▶ _RECORDED INFORMATION_:
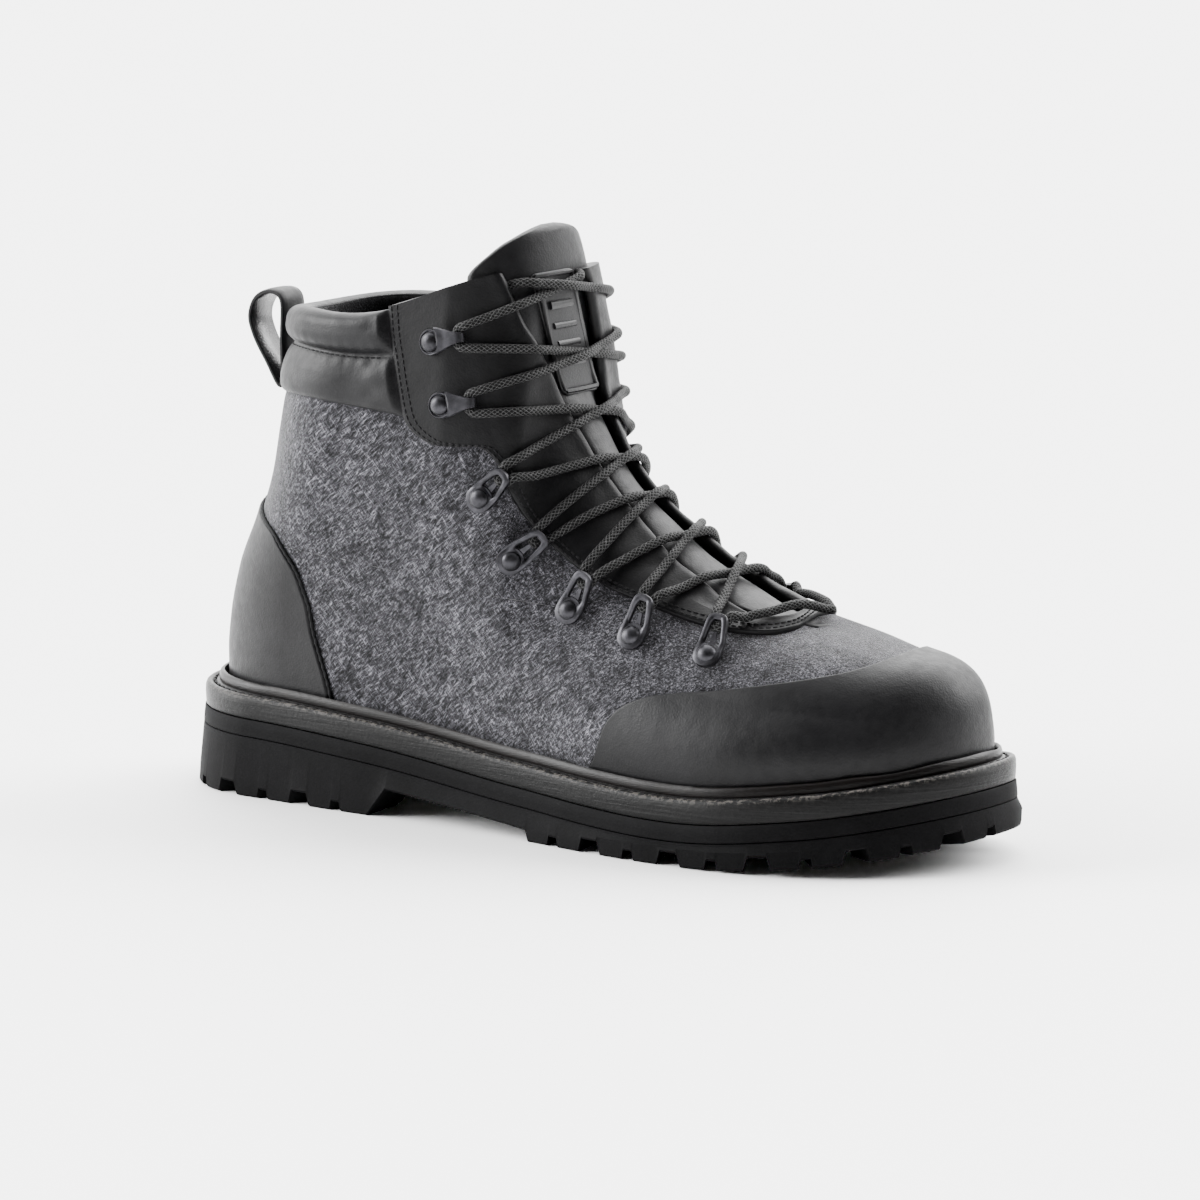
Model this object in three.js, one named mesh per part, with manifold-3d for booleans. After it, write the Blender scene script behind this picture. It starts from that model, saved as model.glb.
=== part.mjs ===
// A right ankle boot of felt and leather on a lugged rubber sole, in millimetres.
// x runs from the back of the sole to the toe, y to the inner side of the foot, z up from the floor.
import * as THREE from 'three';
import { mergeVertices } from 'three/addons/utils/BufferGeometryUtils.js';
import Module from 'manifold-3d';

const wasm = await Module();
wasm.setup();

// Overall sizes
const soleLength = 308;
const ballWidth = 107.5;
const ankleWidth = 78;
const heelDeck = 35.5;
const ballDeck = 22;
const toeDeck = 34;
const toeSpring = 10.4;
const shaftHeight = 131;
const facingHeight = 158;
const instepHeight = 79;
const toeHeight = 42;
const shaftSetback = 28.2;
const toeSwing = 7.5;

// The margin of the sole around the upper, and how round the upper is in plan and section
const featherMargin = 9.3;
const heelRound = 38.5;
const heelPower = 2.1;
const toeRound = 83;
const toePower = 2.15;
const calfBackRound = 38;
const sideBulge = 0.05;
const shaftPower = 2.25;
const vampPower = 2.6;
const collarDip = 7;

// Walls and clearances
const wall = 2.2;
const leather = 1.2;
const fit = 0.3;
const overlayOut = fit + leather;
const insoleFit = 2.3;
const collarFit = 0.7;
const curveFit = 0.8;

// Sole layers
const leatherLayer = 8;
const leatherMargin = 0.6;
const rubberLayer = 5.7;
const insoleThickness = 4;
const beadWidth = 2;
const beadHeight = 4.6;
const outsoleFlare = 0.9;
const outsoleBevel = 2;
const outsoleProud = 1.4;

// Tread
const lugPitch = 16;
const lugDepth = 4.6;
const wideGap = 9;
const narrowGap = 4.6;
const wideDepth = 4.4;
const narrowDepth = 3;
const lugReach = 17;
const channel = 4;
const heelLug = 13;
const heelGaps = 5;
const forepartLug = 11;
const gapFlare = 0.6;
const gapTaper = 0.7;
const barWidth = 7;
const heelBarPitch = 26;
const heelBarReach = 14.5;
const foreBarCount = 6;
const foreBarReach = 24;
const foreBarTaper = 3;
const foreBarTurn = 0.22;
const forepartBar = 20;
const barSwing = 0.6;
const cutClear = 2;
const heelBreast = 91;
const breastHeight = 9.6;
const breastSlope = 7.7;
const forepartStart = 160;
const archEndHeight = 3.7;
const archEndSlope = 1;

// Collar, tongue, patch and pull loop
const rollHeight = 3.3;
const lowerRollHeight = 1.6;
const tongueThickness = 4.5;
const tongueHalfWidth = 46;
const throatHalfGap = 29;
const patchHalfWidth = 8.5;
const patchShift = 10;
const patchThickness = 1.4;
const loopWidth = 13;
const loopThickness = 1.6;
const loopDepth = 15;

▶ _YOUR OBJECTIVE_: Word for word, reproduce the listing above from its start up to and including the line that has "wasm.setup();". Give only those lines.

▶ _EXPECTED ANSWER_:
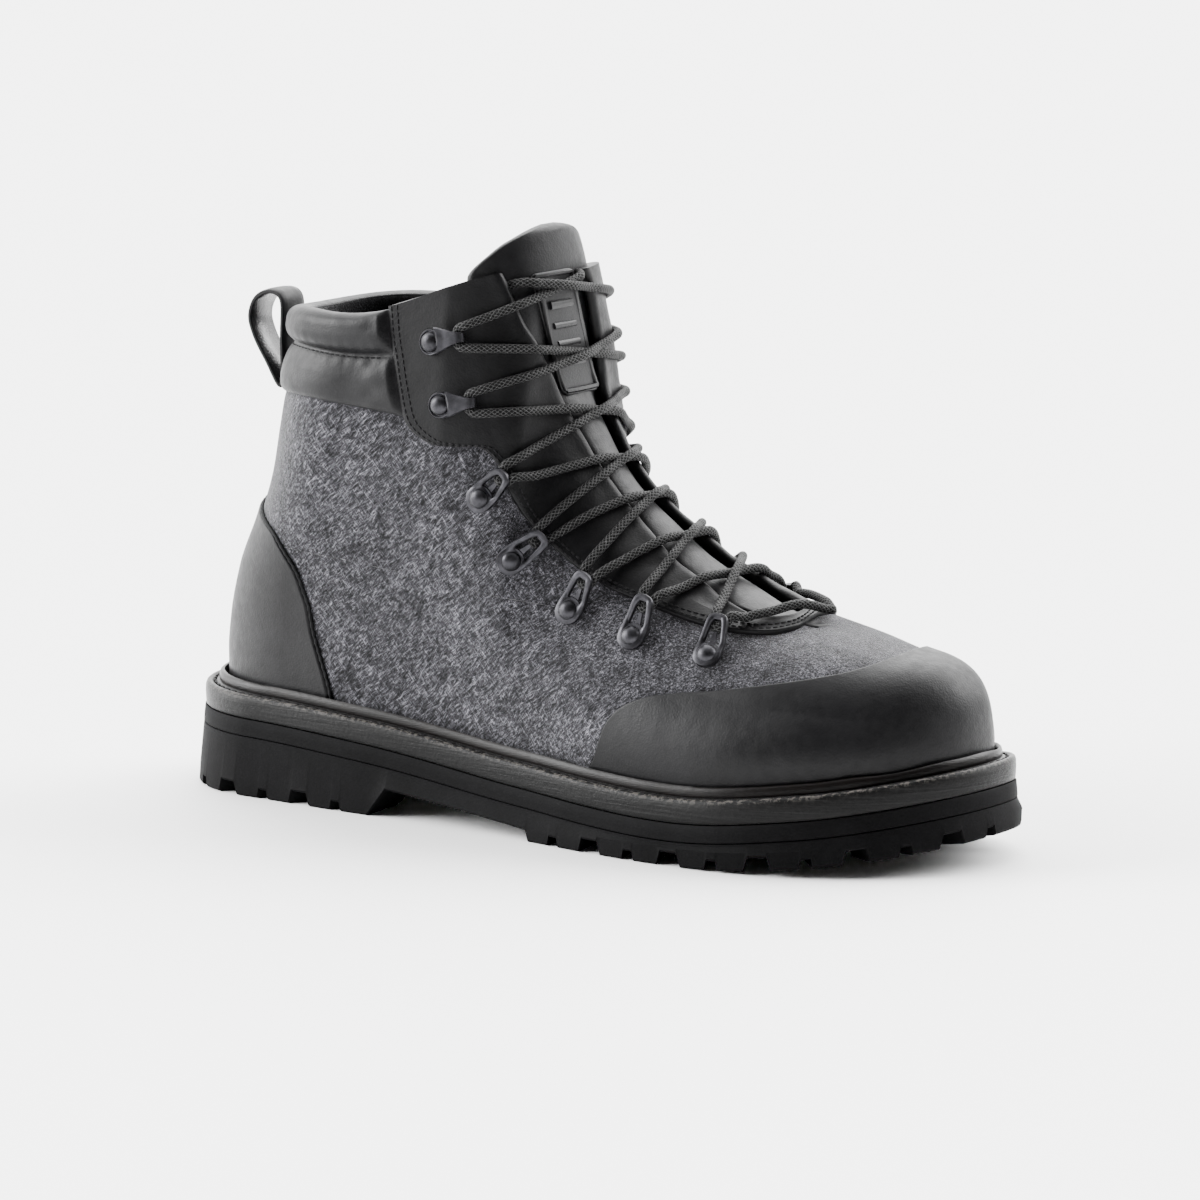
Model this object in three.js, one named mesh per part, with manifold-3d for booleans. After it, write the Blender scene script behind this picture. It starts from that model, saved as model.glb.
=== part.mjs ===
// A right ankle boot of felt and leather on a lugged rubber sole, in millimetres.
// x runs from the back of the sole to the toe, y to the inner side of the foot, z up from the floor.
import * as THREE from 'three';
import { mergeVertices } from 'three/addons/utils/BufferGeometryUtils.js';
import Module from 'manifold-3d';

const wasm = await Module();
wasm.setup();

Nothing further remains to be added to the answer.